FIDOS has never charged a membership fee, because frankly you are more important to us is than your money. We need your phone calls, letters, faxes, and e-mail to local government officials, and we need your presence and comments at public meetings. Our financial requirements are not great, but we do need a small operating budget. It costs about $700 to print and mail an issue of the newsletter, and we occasionally need to purchase an advertisement in a local paper or to send an extra mailing to a subgroup of our members. So far, FIDOS has survived on contributions from generous members, and recently we have experimented with fund-raising events, such as the Oct-Rover-Fest and the International Wildlife Film Festival. At any rate, the FIDOS board is devoting time and energy to raising money for the organization that could be used for more urgent purposes
For these reasons, we have decided to institute a yearly membership fee, in hope that this will ease our finances a bit. Because we want to introduce FIDOS to all dog owners, new members may still join for no charge, but for present members, we are requesting an annual membership contribution in the range of $5 – $25 (per household), leaving it to you to decide what you can afford. Contributions of $5 or more will be rewarded with a FIDOS decal, and contributions of $15 with a FIDOS tee shirt.
The Open Space charter lists passive recreation as one of the purposes of Open Space, but does not give a definition of the term. Without a vote of the citizens, the Open Space Department does not have the power to modify the charter; however, in March the Open Space Department published the first draft of its Visitor Plan, with the stated purpose of establishing "a process for determining what passive recreational uses would be allowed on Open Space and how those activities should be managed." The draft defines passive recreation as those activities that are compatible with other allowed activities, do not have significant adverse impacts on natural and other values, depend on the open space setting for an integral part of the experience, and require minimal facilities and services to maintain safety and minimize impacts. The plan also gives a procedure for evaluating whether proposed activities satisfy the definition of passive recreation.
FortFIDOS continues to make slow but steady progress. On January 19th, members of the FortFIDOS board had a very exciting and productive meeting with the Fort Collins City staff, which included the City Manager and the Directors of Natural Resources and Parks & Recreation. The many inquiries and solicitations for more dog-friendly areas in Fort Collins from FortFIDOS look like they paid off, as the City is planning to designate nearly 17 acres of land north of town as the site for a future dog park. However, the donation of land to the City from its current owner has not been completed, and the FortFIDOS board is waiting for word from the City that the land is officially owned by the City before involving the community in the planning and creation of what everyone hopes will be the premier dog park in Fort Collins.
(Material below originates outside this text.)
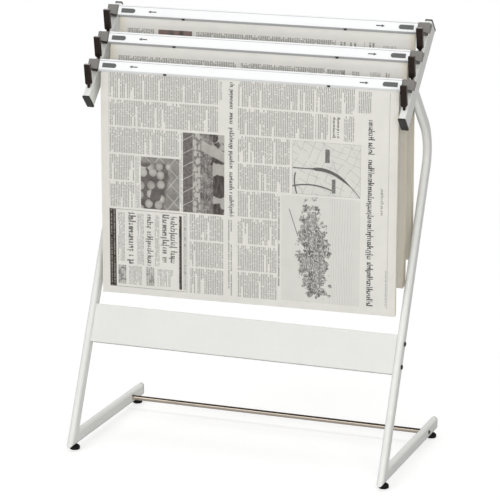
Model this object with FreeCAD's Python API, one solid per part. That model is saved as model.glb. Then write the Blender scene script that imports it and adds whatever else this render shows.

FortFIDOS knows that this is still just a stepping stone to reaching their goal of making a wide range of recreational areas designated as off-leash for dogs within the City, but everyone is encouraged and enthused about the prospect of an expanded dog park in Fort Collins.
In other FIDOS news from the north: FortFIDOS participated in the Fire Hydrant Five on May 13th by having a booth at the event. They will also be at the Doggie Olympics, which will be held on Sunday, September 24th, in City Park. Entry forms for the Doggie Olympics will be coming out in August, and the Fort FIDOS group will send some to the Boulder Humane Society.